I reviewed a CSP for a healthcare SaaS last quarter. The policy looked impressive: 28 directives, allowlists for analytics vendors, a report-uri pointing at their SIEM. It was also bypassable in three different ways. unsafe-inline was still in script-src 'just for the legacy admin panel'. The CDN they allowlisted hosted JSONP endpoints. And one of the analytics vendors had a known XSS that returned attacker-controlled JS.

That CSP didn't reduce XSS risk. It made the security team feel productive while spending three engineering quarters arguing about it.

What the three options actually do

Nonce-based CSP issues a fresh random value per response and embeds it in every legitimate inline script tag. The browser executes scripts whose nonce attribute matches and blocks the rest. Pros: works for inline scripts, easy to integrate when you control the template. Cons: requires server-side rendering or middleware to inject the nonce, breaks aggressive HTML caching.

Hash-based CSP whitelists specific script bodies by SHA-256 hash. Pros: works with static HTML, no server-side state needed. Cons: any change to the inline script breaks CSP, doesn't help with externally-loaded scripts, gets unwieldy past a handful of inline blocks.

Strict-dynamic propagates trust from a nonce or hash to scripts those scripts load. Pros: solves the third-party transitive loading problem (Google Tag Manager, A/B test scripts, etc). Cons: requires CSP3 support, ignores host-based allowlists when present (which surprises people).

The mistake we see most often

Teams ship a CSP with both 'nonce-XXX' and 'https://cdn.example.com' in script-src, thinking they have defence-in-depth. They don't. The host allowlist is the weak link: if any URL on that CDN can return attacker-controlled JS (JSONP, file upload, open redirect to a JS file), the nonce is useless. The right move is to drop host allowlists entirely and rely on strict-dynamic.

Practical CSP for an SPA

For a React or Vue app behind a Next.js or similar framework, the policy that actually works looks roughly like this. script-src uses a nonce plus strict-dynamic, no host allowlists. style-src allows nonce or hash for inline styles, plus 'self' for stylesheet files. img-src is permissive (it's hard to attack via images). connect-src is locked to your API hosts. frame-ancestors is 'none' unless you have a real reason to be embedded.

The nonce gets injected by middleware on every request. Bundlers like webpack and Vite have plugins that mark loader scripts with the nonce. Third-party scripts (Segment, Sentry, Stripe) load from your bundled entry point, so strict-dynamic propagates trust to them automatically.

Report-only is a tool, not a destination

Every CSP rollout should start in Content-Security-Policy-Report-Only mode. Ship the report-uri to a collector you can actually query (a Cloudflare Worker into ClickHouse, or a managed service like report-uri.com). Run for two to four weeks, fix the violations, then flip to enforce.
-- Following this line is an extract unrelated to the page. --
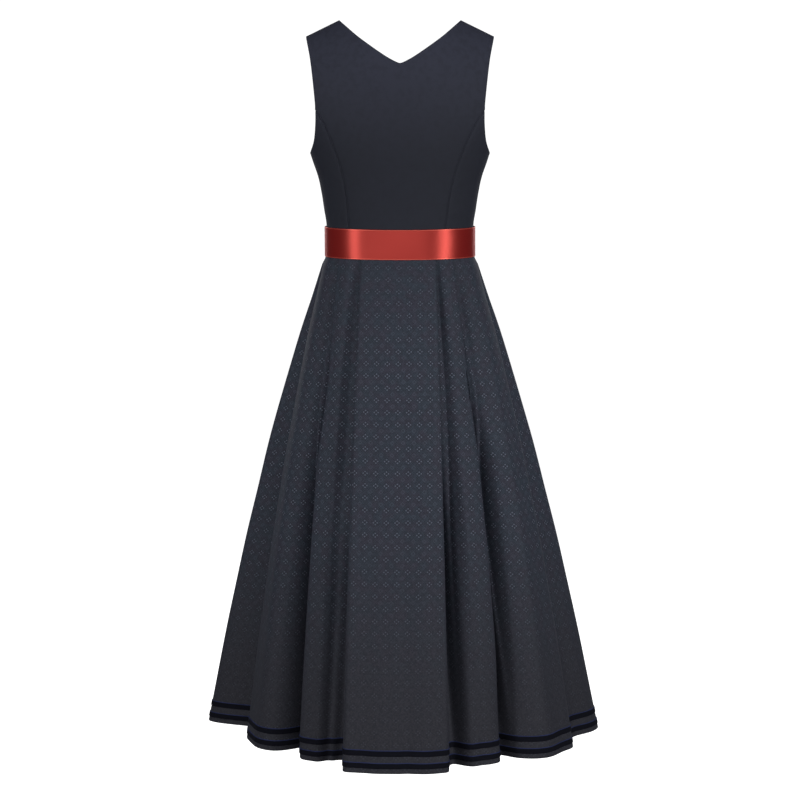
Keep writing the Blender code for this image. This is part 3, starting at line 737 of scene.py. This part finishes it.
class Nodes:
    """Short ways to add the nodes of one material."""

    def __init__(self, name):
        self.material = bpy.data.materials.new(name)
        self.material.use_nodes = True
        self.tree = self.material.node_tree
        self.shader = self.tree.nodes["Principled BSDF"]

    def add(self, kind, **values):
        node = self.tree.nodes.new(kind)
        for key, value in values.items():
            setattr(node, key, value)
        return node

    def put(self, socket, value):
        if isinstance(value, bpy.types.NodeSocket):
            self.tree.links.new(value, socket)
        else:
            socket.default_value = value

    def math(self, operation, *values):
        node = self.add("ShaderNodeMath", operation=operation)
        for socket, value in zip(node.inputs, values):
            self.put(socket, value)
        return node.outputs[0]

    def plus(self, a, b):
        return self.math("ADD", a, b)

    def minus(self, a, b):
        return self.math("SUBTRACT", a, b)

    def times(self, a, b):
        return self.math("MULTIPLY", a, b)

    def ramp(self, value, low, high):
        """0 below low and 1 above high."""
        node = self.add("ShaderNodeMapRange", interpolation_type="SMOOTHSTEP")
        for socket, given in zip(node.inputs, (value, low, high, 0.0, 1.0)):
            self.put(socket, given)
        return node.outputs[0]

    def blend(self, share, low, high):
        node = self.add("ShaderNodeMix", data_type="RGBA")
        self.put(node.inputs[0], share)
        self.put(node.inputs[6], low)
        self.put(node.inputs[7], high)
        return node.outputs[2]

    def uv(self):
        place = self.add("ShaderNodeUVMap", uv_map="cloth")
        parts = self.add("ShaderNodeSeparateXYZ")
        self.put(parts.inputs[0], place.outputs[0])
        return parts.outputs[0], parts.outputs[1]

    def noise(self, scale, detail=2.0, stretch=(1.0, 1.0, 1.0)):
        place = self.add("ShaderNodeTexCoord")
        mapping = self.add("ShaderNodeMapping")
        mapping.inputs["Scale"].default_value = stretch
        self.put(mapping.inputs[0], place.outputs["Object"])
        node = self.add("ShaderNodeTexNoise")
        self.put(node.inputs["Vector"], mapping.outputs[0])
        node.inputs["Scale"].default_value = scale
        node.inputs["Detail"].default_value = detail
        return node.outputs["Fac"]

    def bump(self, height, distance, strength=1.0):
        node = self.add("ShaderNodeBump")
        node.inputs["Distance"].default_value = distance
        node.inputs["Strength"].default_value = strength
        self.put(node.inputs["Height"], height)
        self.put(self.shader.inputs["Normal"], node.outputs[0])

    def look(self, **values):
        for name, value in values.items():
            self.put(self.shader.inputs[name.replace("_", " ")], value)


def bodice_material():
    """A plain fine weave, with painted light: a little lighter towards the shoulders, where more
    light falls from above.
    """
    m = Nodes("bodice_weave")
    u, v = m.uv()
    per_metre = 5200.0
    across = m.math("SINE", m.times(u, per_metre))
    threads = m.times(across, m.math("SINE", m.times(v, per_metre)))
    mottle = m.noise(90.0, 3.0)
    m.bump(m.plus(m.times(threads, 0.2), mottle), 0.0002, 0.5)
    # painted light: the colour lightens upwards towards the shoulders, as if lit more from above
    shade = m.blend(m.ramp(v, -0.26, 0.0), colour("20222a"), colour("2d2f3b"))
    shade = m.blend(m.times(m.ramp(mottle, 0.4, 0.7), 0.25), shade, colour("1c1d24"))
    m.look(Base_Color=shade, Roughness=0.78, Specular_IOR_Level=0.15,
           Sheen_Weight=0.06, Sheen_Roughness=0.45, Sheen_Tint=colour("a8aacb"))
    return m.material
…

The teams that get stuck never flip. They sit in report-only forever because the noise floor never drops to zero. The trick is triaging violations by source: legitimate inline scripts get nonces, third-party scripts get fixed or dropped, and browser extension noise gets filtered out at the collector.

37%
Top 1k sites with CSP that's bypassable per Google's CSP Evaluator
94%
CSPs that include 'unsafe-inline' in script-src
<5%
Sites using strict-dynamic correctly

When CSP isn't worth the effort

If your app has zero inline scripts, no third-party JS, and a small static asset surface, a basic host-based CSP is fine. The complex nonce-plus-strict-dynamic setup pays off when you have analytics, A/B testing, payment widgets, and real-time features that pull dynamic JS.

The honest assessment: CSP is one of the highest-effort, highest-value web security controls available. Done correctly it shuts down most XSS classes. Done lazily it generates a checkbox for the audit and nothing else.